The ambient fog that hangs over the world of Rent Boy has more of a charge to it than simple underworld gloom. Camille Paglia once noted of Tom of Finland’s drawings that the backgrounds were as important as the foreground: wide open plains to roam with no home on the horizon to return to. This feature haunts the work of everyone from Jean Genet to Gore Vidal, Wakefield Poole to Gus van Sant; vast empty backdrops through which one can explore and pursue pleasure, albeit without a safe haven from the ruthlessness of the world. In other ways it does represent a kind of safe space, by limiting themselves to a world of action and reaction, both hustlers and johns can hold off from reckoning too deeply with the devastation of their personal lives. “They don’t want things to be emotional,” Danny notes of the men his age who respond to his ads, “they don’t want to cope with messy feelings.”
The book’s air of obscurity and its mercenary social scene is unthinkable today. “Visibility” has brought middle class, career-oriented fags into the light of consumerist striving and far away from the scuzzy corners it was once relegated to. This is especially true of the island of Manhattan, which has more or less gentrified the book’s entire world out of existence. Sure there are plenty of gay men who continue to pursue hedonism with an active horror of Pete Buttigieg-style politics and domesticity, but they do so primarily as a lifestyle choice; you’d be hard-pressed to describe any of these 9-to-5 cum pigs as the shadow side of anything.

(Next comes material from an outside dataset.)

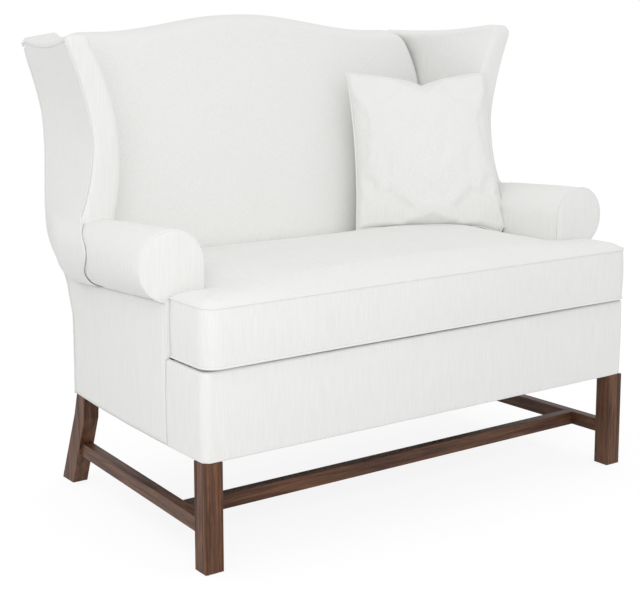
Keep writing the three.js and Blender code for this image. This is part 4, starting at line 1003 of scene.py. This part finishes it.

Rent Boy is one of the best and last portraits of New York as a bottomless vortex, a place where people can vanish as totally as they can make it. The book is technically an epistolary novel, a collection of undated letters from Danny addressed to “J.” In his final message to J, after relaying the nightmarish aftermath of his and Chip’s adventure in organ trafficking, Danny concludes by saying that he’s moved away from New York and to not bother trying to contact him going forward. After all, he notes, “Danny” had been a pseudonym all along.